### Short task
The material below holds a span beginning at the line with "doc.recompute()" and ending at the line with "depsgraph = bpy.context.evaluated_depsgraph_get()". Quote that span exactly, both ends included, and only that span.

### Source data

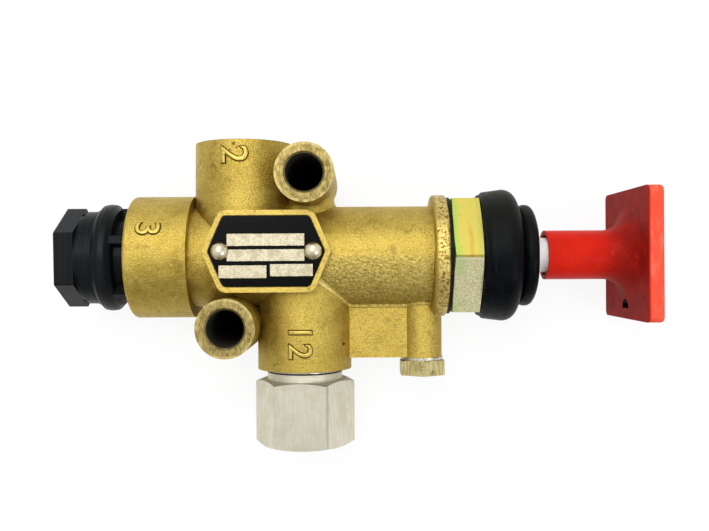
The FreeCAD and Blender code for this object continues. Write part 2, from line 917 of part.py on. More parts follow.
def spool_rod():
    """The spool with its two sealing lands, turned in one piece with the rod."""
    land = "spool_bore_r - land_clearance"
    groove = "spool_bore_r - o_ring_gap - 2 * o_ring_r - o_ring_gap"
    rear = "-rear_land_end"
    front = "-front_land_end - land_w"
    side = "(land_w - o_ring_groove_w) / 2"
    outline = [
        (f"{rear} - spool_tail_len", "0"),
        (f"{rear} - spool_tail_len", "spool_tail_r - rod_chamfer"),
        (f"{rear} - spool_tail_len + rod_chamfer", "spool_tail_r"),
        (rear, "spool_tail_r"),
    ]
    for start, after in ((rear, "spool_stem_r"), (front, "rod_r")):
        outline += [
            (start, land),
            (f"{start} + {side}", land),
            (f"{start} + {side}", groove),
            (f"{start} + {side} + o_ring_groove_w", groove),
            (f"{start} + {side} + o_ring_groove_w", land),
            (f"{start} + land_w", land),
            (f"{start} + land_w", after),
        ]
        if after == "spool_stem_r":
            outline.append((front, "spool_stem_r"))
    outline += [
        ("rod_end - rod_chamfer", "rod_r"),
        ("rod_end", "rod_r - rod_chamfer"),
        ("rod_end", "0"),
    ]
    return turned("spool_rod", outline)


def knob():
    """The square pull knob: sleeve, concave flare and plate moulded in one piece."""
    sleeve = cylinder(
        "knob_sleeve",
        "knob_sleeve_r",
        "knob_back - knob_mouth + knob_plate_t / 2",
        ("knob_mouth", "0", "0"),
    )
    block = box(
        "knob_block",
        ("knob_plate_t", "2 * knob_half", "2 * knob_half"),
        ("knob_back", "-knob_half", "-knob_half"),
    )
    plate = rounded("knob_corners", block, "knob_corner_r", along_x)
    front = number("knob_back + knob_plate_t")
    soft_plate = rounded(
        "knob_plate",
        plate,
        "knob_edge_round",
        lambda e: all(abs(v.X - front) < SAME_PLACE for v in e.Vertexes),
    )
    flared = rounded(
        "knob_flare",
        fused("knob_outside", [sleeve, soft_plate]),
        "knob_flare_r",
        ring_at("knob_back", "knob_sleeve_r"),
    )
    bore = turned(
        "knob_bore",
        [
            ("knob_mouth", "0"),
            ("knob_mouth", "knob_mouth_r"),
            ("knob_mouth + knob_mouth_depth", "knob_mouth_r"),
            ("knob_mouth + knob_mouth_depth", "rod_r + knob_fit"),
            ("rod_end + knob_fit", "rod_r + knob_fit"),
            ("rod_end + knob_fit", "0"),
        ],
    )
    round_notch = cylinder(
        "knob_notch_round",
        "knob_notch_r",
        "knob_notch_depth",
        ("knob_back", "-knob_notch_y", "knob_notch_z"),
    )
    half_space = box(
        "knob_notch_half",
        ("knob_notch_depth", "knob_notch_r", "2 * knob_notch_r"),
        ("knob_back", "-knob_notch_y", "knob_notch_z - knob_notch_r"),
    )
    notch = common("knob_notch", round_notch, half_space)
    return cut("pull_knob", flared, fused("knob_tools", [bore, notch]))


def parts():
    """Every sub-part by name."""
    ring_at_port = ("-lower_port_x", "-lower_port_end", "0")
    o_ring_at_port = ("-lower_port_x", "-lower_port_end - adapter_ring_t", "0")
    seal_r = "spool_bore_r - o_ring_gap - o_ring_r"
    side = "(land_w - o_ring_groove_w) / 2 + o_ring_groove_w / 2"
    shank_hole = "port_thread_r + thread_clearance"
    return {
        "housing": housing(),
        "nameplate": nameplate(),
        "plate_rivet_left": rivet("plate_rivet_left", -1),
        "plate_rivet_right": rivet("plate_rivet_right", 1),
        "vent_insert": vent_insert(),
        "port_adapter": port_adapter(),
        "adapter_ring": washer(
            "adapter_ring", "adapter_collar_r", shank_hole, "adapter_ring_t", ring_at_port, "-Y"
        ),
        "adapter_o_ring": washer(
            "adapter_o_ring",
            "adapter_o_ring_r",
            shank_hole,
            "adapter_o_ring_t",
            o_ring_at_port,
            "-Y",
        ),
        "test_plug": test_plug(),
        "test_plug_washer": washer(
            "test_plug_washer",
            "test_washer_r",
            "test_hole_r + thread_clearance",
            "test_washer_t",
            ("-test_boss_x", "-test_boss_end", "0"),
            "-Y",
        ),
        "panel_washer": washer(
            "panel_washer",
            "panel_washer_r",
            "neck_r + nut_thread_gap",
            "panel_washer_t",
            ("0", "0", "0"),
            "X",
        ),
        "panel_nut": panel_nut(),
        "rubber_boot": boot(),
        "guide_bush": guide_bush(),
        "bush_seal": o_ring(
            "bush_seal", "bush_bore_r - o_ring_r - o_ring_gap", "bush_seal_x"
        ),
        "rod_seal": o_ring("rod_seal", "rod_r + o_ring_r + o_ring_gap", "rod_seal_x"),
        "rod_wiper": washer(
            "rod_wiper",
            "wiper_outer_r",
            "rod_r + o_ring_gap",
            "wiper_t",
            ("bush_end - wiper_t", "0", "0"),
            "X",
        ),
        "circlip": circlip(),
        "spool_rod": spool_rod(),
        "rear_spool_seal": o_ring("rear_spool_seal", seal_r, f"-rear_land_end + {side}"),
        "front_spool_seal": o_ring(
            "front_spool_seal", seal_r, f"-front_land_end - land_w + {side}"
        ),
        "pull_knob": knob(),
    }


def main():
    made = parts()
    doc.recompute()
    for item in doc.Objects:
        if {"Invalid", "Error"} & set(item.State):
            raise RuntimeError(f"{item.Name} failed: {item.State}")
    os.makedirs("parts", exist_ok=True)
    for node, item in made.items():
        item.Label = node
        shape = item.Shape
        if shape.isNull() or not shape.isValid() or not shape.Solids:
            raise RuntimeError(f"{node} has no valid solid")
        print(f"{node}: {len(shape.Solids)} solid, {shape.Volume:.0f} mm3")
    for node, item in made.items():
        item.Shape.exportStep(f"parts/{node}.step")


main()
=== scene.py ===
"""Looks of the release valve: cast brass body, black vent, aluminium adapter, boot and red knob."""
import math

import bmesh
import bpy
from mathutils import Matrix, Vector, noise


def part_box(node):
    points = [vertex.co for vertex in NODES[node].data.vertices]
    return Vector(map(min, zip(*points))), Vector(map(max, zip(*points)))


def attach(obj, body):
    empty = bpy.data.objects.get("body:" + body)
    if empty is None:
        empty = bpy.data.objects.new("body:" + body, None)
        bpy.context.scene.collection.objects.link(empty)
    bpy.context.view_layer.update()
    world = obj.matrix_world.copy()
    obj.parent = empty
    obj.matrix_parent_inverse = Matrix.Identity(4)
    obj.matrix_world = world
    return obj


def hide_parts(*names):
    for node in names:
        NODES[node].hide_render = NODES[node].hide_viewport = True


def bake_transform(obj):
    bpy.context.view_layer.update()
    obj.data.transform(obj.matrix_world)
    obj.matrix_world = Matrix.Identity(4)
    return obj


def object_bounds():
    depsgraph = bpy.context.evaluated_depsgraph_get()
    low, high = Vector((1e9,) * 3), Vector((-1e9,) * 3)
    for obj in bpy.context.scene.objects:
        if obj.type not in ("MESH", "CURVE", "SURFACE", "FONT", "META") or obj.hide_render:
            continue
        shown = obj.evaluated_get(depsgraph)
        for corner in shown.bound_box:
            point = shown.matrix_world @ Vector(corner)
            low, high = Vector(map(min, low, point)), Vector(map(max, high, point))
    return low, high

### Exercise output
    doc.recompute()
    for item in doc.Objects:
        if {"Invalid", "Error"} & set(item.State):
            raise RuntimeError(f"{item.Name} failed: {item.State}")
    os.makedirs("parts", exist_ok=True)
    for node, item in made.items():
        item.Label = node
        shape = item.Shape
        if shape.isNull() or not shape.isValid() or not shape.Solids:
            raise RuntimeError(f"{node} has no valid solid")
        print(f"{node}: {len(shape.Solids)} solid, {shape.Volume:.0f} mm3")
    for node, item in made.items():
        item.Shape.exportStep(f"parts/{node}.step")


main()
=== scene.py ===
"""Looks of the release valve: cast brass body, black vent, aluminium adapter, boot and red knob."""
import math

import bmesh
import bpy
from mathutils import Matrix, Vector, noise


def part_box(node):
    points = [vertex.co for vertex in NODES[node].data.vertices]
    return Vector(map(min, zip(*points))), Vector(map(max, zip(*points)))


def attach(obj, body):
    empty = bpy.data.objects.get("body:" + body)
    if empty is None:
        empty = bpy.data.objects.new("body:" + body, None)
        bpy.context.scene.collection.objects.link(empty)
    bpy.context.view_layer.update()
    world = obj.matrix_world.copy()
    obj.parent = empty
    obj.matrix_parent_inverse = Matrix.Identity(4)
    obj.matrix_world = world
    return obj


def hide_parts(*names):
    for node in names:
        NODES[node].hide_render = NODES[node].hide_viewport = True


def bake_transform(obj):
    bpy.context.view_layer.update()
    obj.data.transform(obj.matrix_world)
    obj.matrix_world = Matrix.Identity(4)
    return obj


def object_bounds():
    depsgraph = bpy.context.evaluated_depsgraph_get()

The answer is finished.